Whether you are buying new or used, Driveselectfinance structures car loans around your full ownership costs, not just the purchase price. Getting pre-approved through Driveselectfinance takes the guesswork out of dealership negotiations and gives you a clear spending limit before you walk onto the lot. Flexible loan terms, competitive rates, and access to multiple lenders mean you compare real options rather than accepting the first offer you receive.
FAQ
What is the average cost of owning a car in Australia?
The average annual ownership cost is approximately $11,577, or $965 per month, including fuel, insurance, maintenance, and depreciation.
How much should I budget beyond the car's purchase price?
Budget at least $2,000 to $3,000 for on-road costs upfront, plus approximately $5,000 per year for ongoing running costs including fuel, servicing, and insurance.
Does registration cost the same in every Australian state?
No. Registration and CTP fees vary significantly by state.
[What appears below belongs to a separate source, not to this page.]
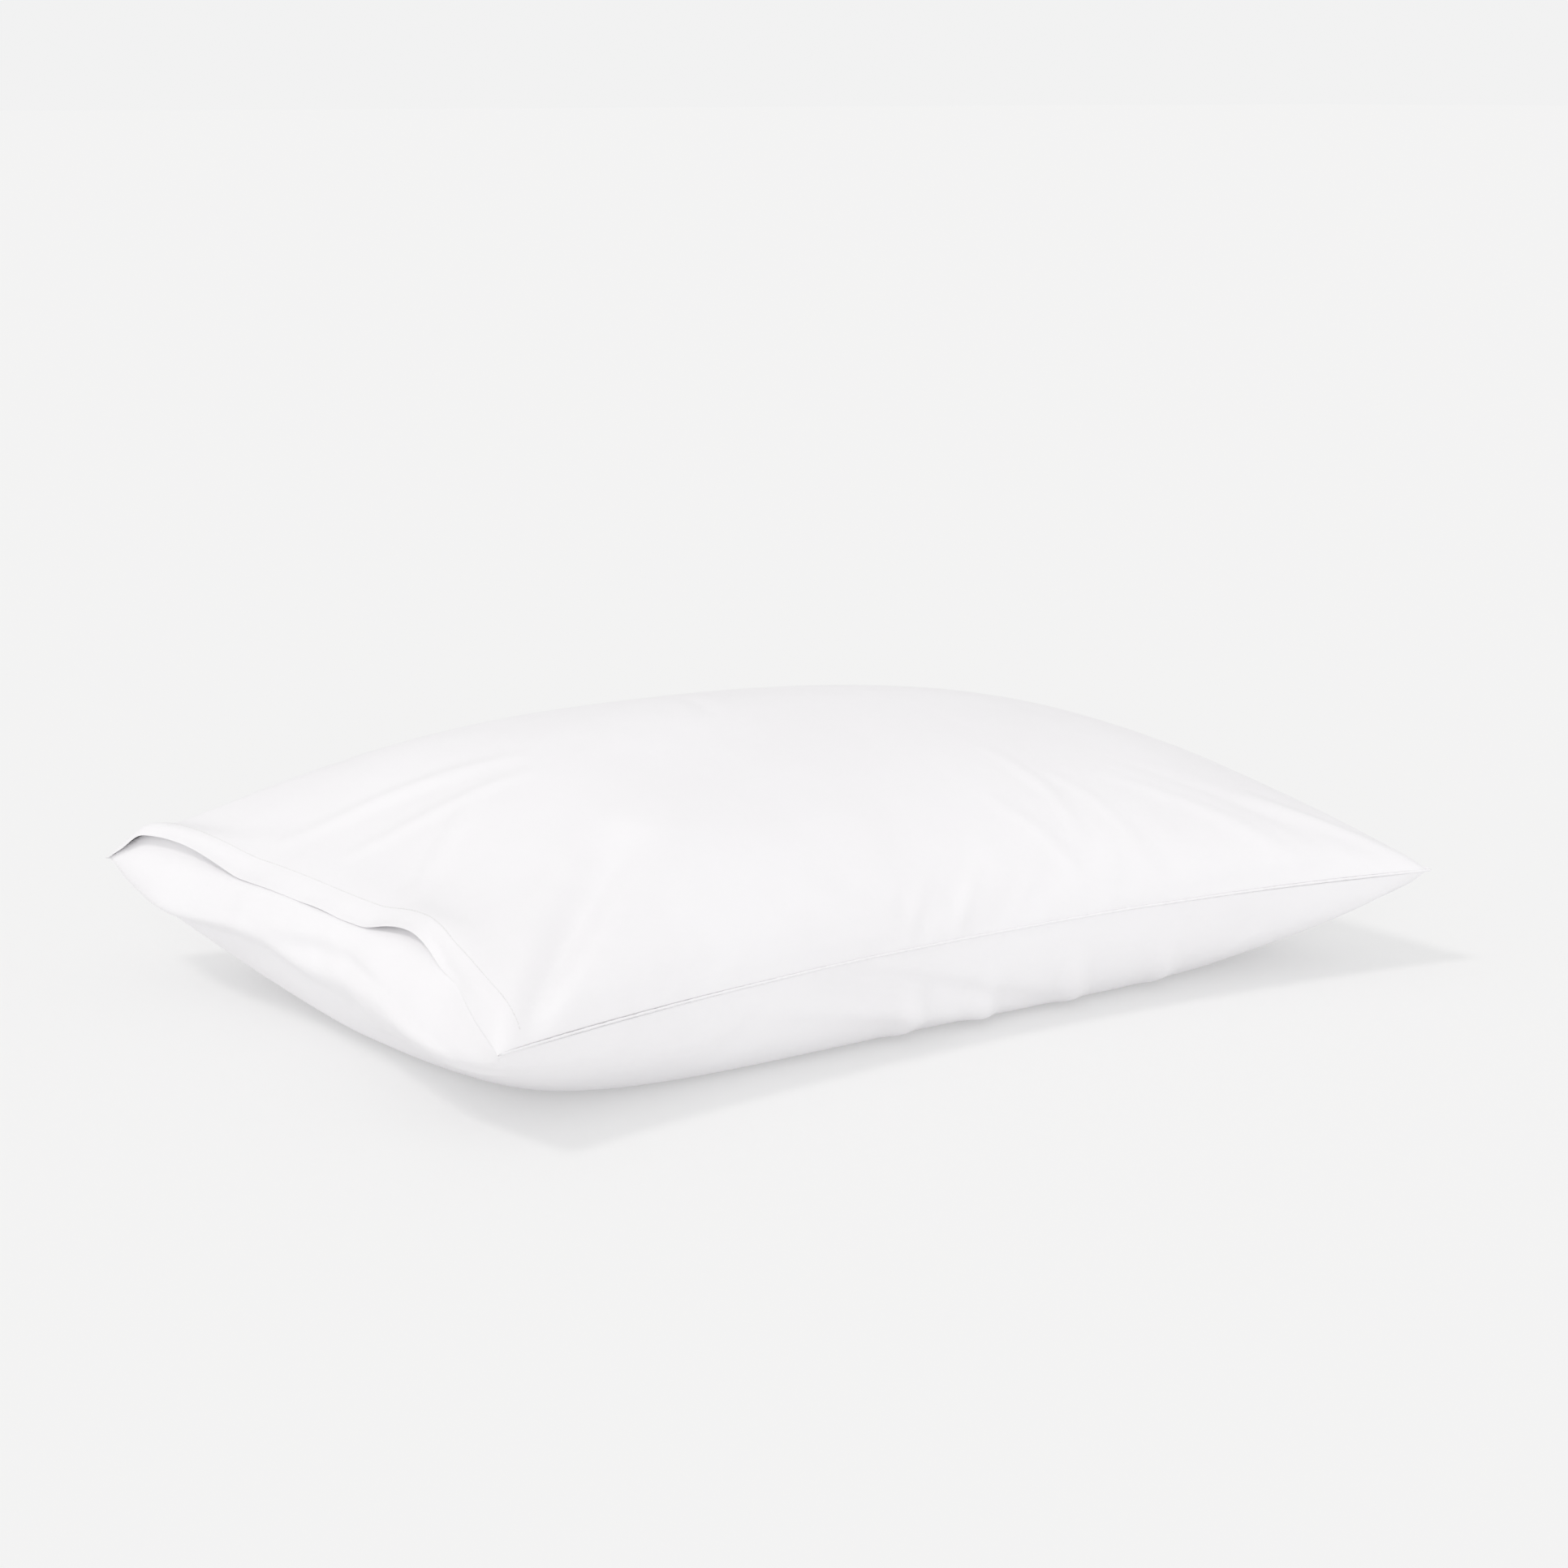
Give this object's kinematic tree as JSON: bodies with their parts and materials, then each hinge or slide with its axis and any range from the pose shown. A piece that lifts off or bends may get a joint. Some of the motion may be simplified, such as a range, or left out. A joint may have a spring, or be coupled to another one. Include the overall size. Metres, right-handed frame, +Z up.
{
  "type": "bed pillow",
  "caption": "Plump rectangular bed pillow in a plain white cotton case whose tuck-in flap closes the mouth, lying flat with its corners raised.",
  "frame": {"origin": "on the bed plane under the middle of the pillow's outline", "axes": "+X along the length from the mouth towards the closed end, -Y towards the long side shown, +Z up from the bed"},
  "size_m": [0.664, 0.47, 0.1661],
  "materials": {
    "percale": "white cotton percale, a fine plain weave, matte with a faint sheen",
    "thread": "white sewing thread",
    "label": "blank satin woven tape",
    "ticking": "off-white close-woven cotton ticking",
    "fibre": "white hollow polyester fibre"
  },
  "bodies": {
    "root": {"case_bottom_panel": "percale", "case_front_seam": "percale", "case_rear_seam": "percale", "case_end_seam": "percale", "insert_ticking_bottom": "ticking", "insert_edge_seam": "ticking", "insert_closing_stitch": "thread", "insert_fill": "fibre"},
    "crown": {"case_top_panel": "percale", "case_mouth_hem": "percale", "mouth_hem_stitch": "thread", "case_tuck_flap": "percale", "case_flap_hem": "percale", "case_care_label": "label", "insert_ticking_top": "ticking", "insert_care_label": "label"}
  },
  "joints": [
    {"name": "loft_press", "type": "slide", "parent": "root", "child": "crown", "axis": [0, 0, 1], "range_m": [-0.05, 0], "stiffness_N_per_m": 700, "deforming": ["case_top_panel", "case_mouth_hem", "mouth_hem_stitch", "case_tuck_flap", "case_flap_hem", "case_care_label", "insert_ticking_top", "insert_care_label", "insert_fill"]}
  ]
}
South Australia charges around $430 annually while the ACT can exceed $1,200 for the same vehicle class.
Is it cheaper to buy a new or used car in Australia?
Used cars cost less upfront and avoid the 20–25% first-year depreciation hit that new vehicles carry. Certified pre-owned vehicles offer the best balance of lower cost and warranty protection.
What is the biggest mistake buyers make when budgeting for a car?
The most common mistake is borrowing to the maximum loan limit without accounting for running costs, which can add $750 to $900 per month on top of the loan repayment.